Pijn, koorts en honger drijven het meisje steeds meer naar een delirium, en naar god. Wat zegt dat over de religieuze beleving?
“Voor Matrix deed ik heel wat opzoekingswerk over de middeleeuwse mystici. Ik ontdekte dat lichamelijk lijden op een bepaald moment kan omslaan in extase. Dat is trouwens ook wat mijn zus me vertelde. Zij is een fantastische sportvrouw, een professionele atlete die ooit meedeed aan de Olympische Spelen en nu aan de Ironman, bijna vier kilometer zwemmen, 180 km wielrennen en een marathon lopen. Ze vertelt me vaak over haar bewust kiezen voor fysieke pijn, en dat op dagelijkse basis. Wanneer ze meedoet aan een wedstrijd komt ze op het punt dat de pijn zo groot wordt dat ze niet meer door kan gaan. Dan stelt ze zich voor dat ze de pijngrot binnengaat, steeds dieper, tot de pijn haar helemaal omsluit en er niets anders meer is. Van een vijand wordt die pijn dan een vriend. Ik vind het fascinerend hoe de menselijke geest op het moment van maximaal lijden een uitweg vindt in een onderliggende flikkering en schoonheid. Wanneer je geest sterk genoeg is, kun je misschien schoonheid uit de duisternis creëren. Ik vind dat alleszins een hoopvol idee.”
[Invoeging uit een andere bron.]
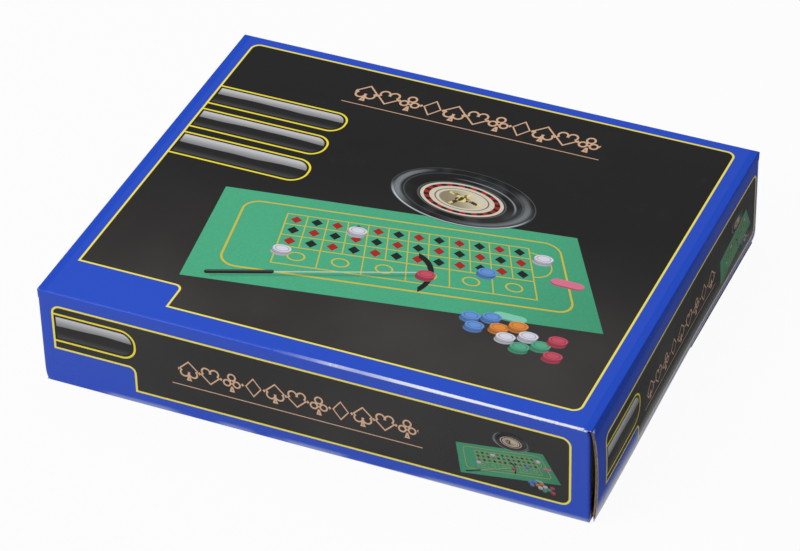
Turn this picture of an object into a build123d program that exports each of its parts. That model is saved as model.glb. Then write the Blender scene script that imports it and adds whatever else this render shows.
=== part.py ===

Via de pijn en het delirium naar een pantheïstische vereniging met de natuur?
“Precies, en zo kom je bij Spinoza uit natuurlijk, of bij de Amerikaanse transcendentalist Ralph Waldo Emerson, die in het essay Nature toont dat wanneer we onze opvoeding of beschaving achter ons laten we aansluiting vinden bij een atavistisch levensgevoel, iets heel ouds en eeuwigs dat ons allemaal verenigt. Misschien ben ik te romantisch, maar ik wil graag geloven dat wanneer je doorheen je individualiteit gaat, je iets universeel menselijks en bijzonder waardevols kunt bereiken. Maar naïef romantisch zoals William Wordsworth en zijn ‘Daffodils’ ben ik dan weer  niet. De natuur is er niet om de mens gelukkig te maken.”